Apesar de trazer muitas notícias de escopo global, o texto é centrado em fatos do eixo EUA-Reino Unido e sobra espaço até para a Netflix comentar seu papel no ano e algumas de suas produções. Porém, o Brasil não foi esquecido como representante do negacionismo científico e olhos mais atentos verão uma piada não traduzida no canto de uma tela de YouTube em uma das sequências. A adaptação da legenda em português brasileiro ainda aproveitou para embarcar na onda crítica e usou a expressão “cidadão de bem” como sinônimo de bigot, palavra inglesa que define uma pessoa intolerante ou propositalmente ignorante. Afinal, 2020 foi um ano que trouxe novos significados para muita coisa.

Além do material falado, que é a razão de ser deste mocumentário, “2020 Nunca Mais” também faz brincadeiras gráficas e até metalinguísticas para causar risadas.
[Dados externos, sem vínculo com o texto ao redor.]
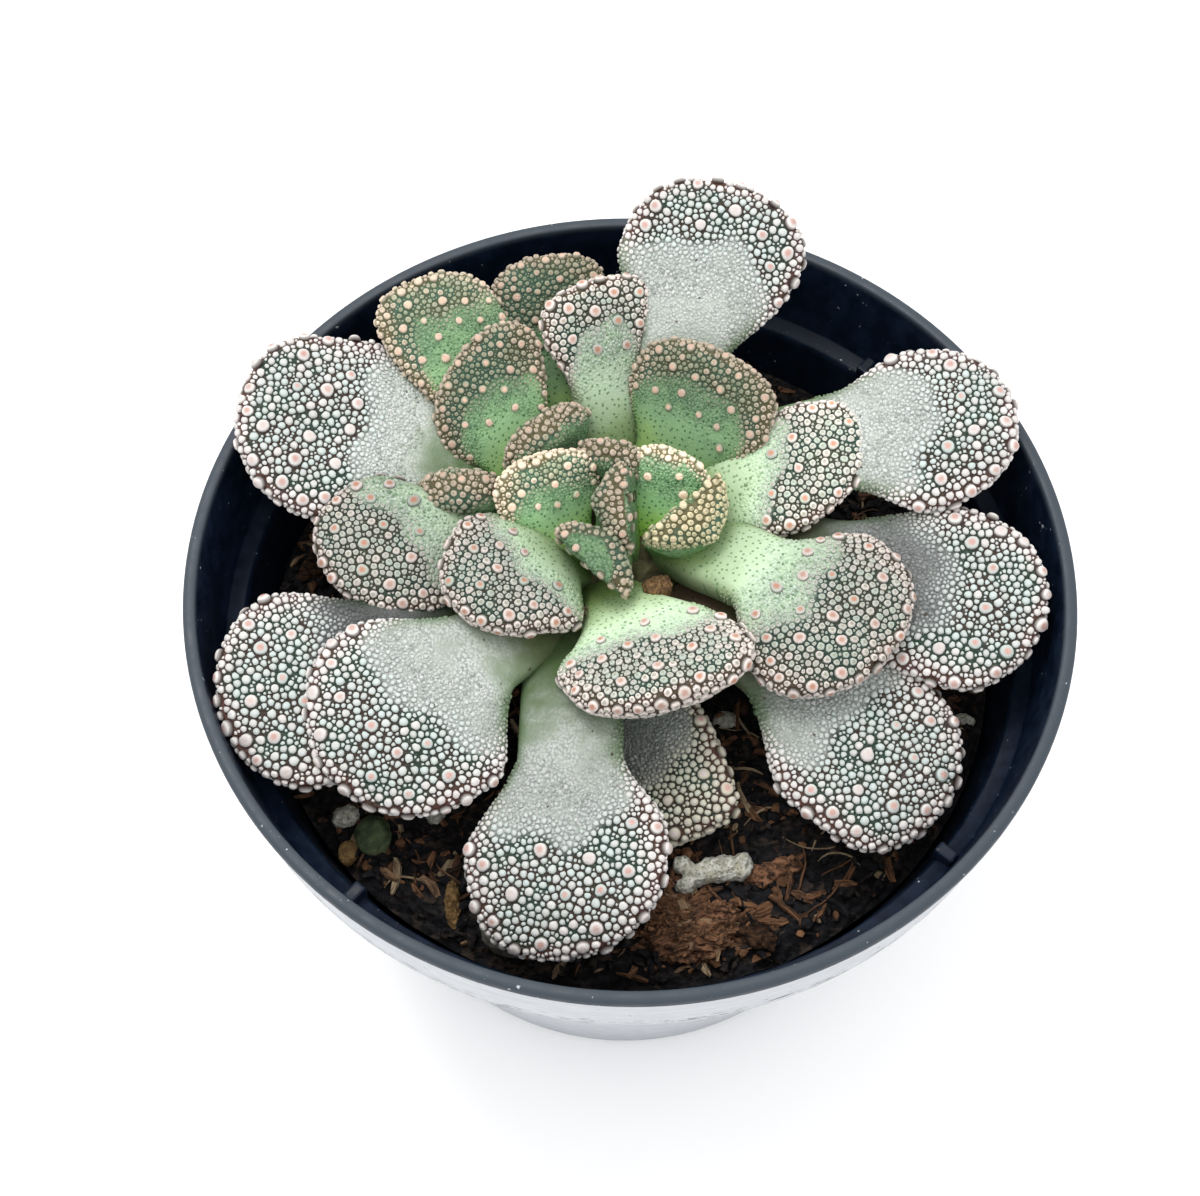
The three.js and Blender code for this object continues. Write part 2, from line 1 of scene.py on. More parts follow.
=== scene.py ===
from math import cos, exp, hypot, pi, radians, sin, sqrt
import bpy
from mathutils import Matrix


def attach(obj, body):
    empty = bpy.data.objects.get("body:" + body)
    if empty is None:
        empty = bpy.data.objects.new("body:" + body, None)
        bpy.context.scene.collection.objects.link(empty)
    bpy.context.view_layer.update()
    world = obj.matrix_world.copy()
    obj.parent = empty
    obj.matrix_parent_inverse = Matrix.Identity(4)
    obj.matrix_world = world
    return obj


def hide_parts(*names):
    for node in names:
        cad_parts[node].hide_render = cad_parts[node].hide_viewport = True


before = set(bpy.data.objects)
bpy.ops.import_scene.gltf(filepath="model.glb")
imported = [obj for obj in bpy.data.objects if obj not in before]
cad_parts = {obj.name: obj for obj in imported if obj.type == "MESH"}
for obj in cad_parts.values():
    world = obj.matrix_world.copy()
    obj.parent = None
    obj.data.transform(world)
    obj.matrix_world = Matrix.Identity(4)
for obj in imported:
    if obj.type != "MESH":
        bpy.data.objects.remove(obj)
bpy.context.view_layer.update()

from types import SimpleNamespace

import bpy
import numpy as np
from mathutils import Matrix, Vector
from mathutils.bvhtree import BVHTree

# Lengths below are in millimetres, as in the CAD source, and are turned into metres when a mesh is made.
MM = 0.001

# Pot and compost, as in the CAD source
POT_HEIGHT = 62
RIM_RADIUS = 45
LIP_INNER_RADIUS = 43.7
COLLAR_HEIGHT = 10
COLLAR_FOOT_RADIUS = 43.9
COLLAR_WALL = 1.6
LEDGE_INNER_RADIUS = 40.6
FOOT_RADIUS = 31
WALL = 1.2
FLOOR = 2.2
DRAIN_RADIUS = 3
DRAIN_CIRCLE = 19
LUG_ANGLES = (-39, 51, 141, 231)
LUG_RADIUS, LUG_LENGTH, LUG_WIDTH, LUG_RISE = 41.2, 2.2, 1.4, 2.2
SOIL_LEVEL = 46.7
SOIL_RISE = 0.8
STEM_CENTRE = (-1, 8.5, 48.3)
STEM_SIZE = (9.5, 11.5, 5.7)
WART_RISE = 0.8
LEDGE = POT_HEIGHT - COLLAR_HEIGHT

# What a leaf has where its row says nothing else. For its shape: face is the way its upper side looks, in degrees,
# where the tip doesn't tell; roll and lean tilt the spoon; it widens from flare to shoulder; blunt squares its end;
# keel folds its back. For its looks: later holds fine warts back; bare is a smooth end; warm gives cream warts;
# dusk darkens the stalk with a purplish grey, a real tint on some leaves and painted shade on those that
# other leaves shade; dry browns its foot; frost and pale are painted light and shade that
# brighten, or below 0 darken, the stalk and the whole leaf for the light that leaf gets.
LEAF_DEFAULTS = dict(
    face=None, roll=0, lean=0, flare=0.28, shoulder=0.7, blunt=2.6, keel=0,
    later=(0, 0, 0), bare=0, warm=0, dusk=0, dry=0, frost=0, pale=0)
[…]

São montagens jornalísticas, comentários visuais e principalmente momentos que expõem o “documentarista”, a pessoa que dirige a obra falsa, para pontuar a excentricidade dos personagens ou absurdos vividos em 2020, como a ciência sendo ignorada ou políticos negando fatos na cara dura. Essa estrutura é mais sutil que o sarcasmo direto das críticas do texto, elevando assim a qualidade deste especial como obra artística.

Encontrar o tom certo para fazer rir, mesmo quando sobram motivos para chorar e se indignar, é o grande triunfo de “2020 Nunca Mais”. Diferente de outras retrospectivas e especiais de comédia, este mocumentário da Netflix ficará como registro histórico de muitas entrelinhas não ditas nos noticiários, de muito do que foi sentido em 2020 e não simplesmente resumido nos jornais ou comentado nas redes sociais. Não são poucos os que são criticados indiretamente e as carapuças podem servir em muitos espectadores, mas essa é a função social do humor: desarmar com risadas para então atacar com precisão. O bom comediante conhece a ferida que toca e não é coincidência que de um mesmo artista saíram “Se Beber Não Case” e “Coringa“, “Key & Peele” e “Corra!” e, no caso de Charlie Brooker, “Black Mirror” e “2020 Nunca Mais“.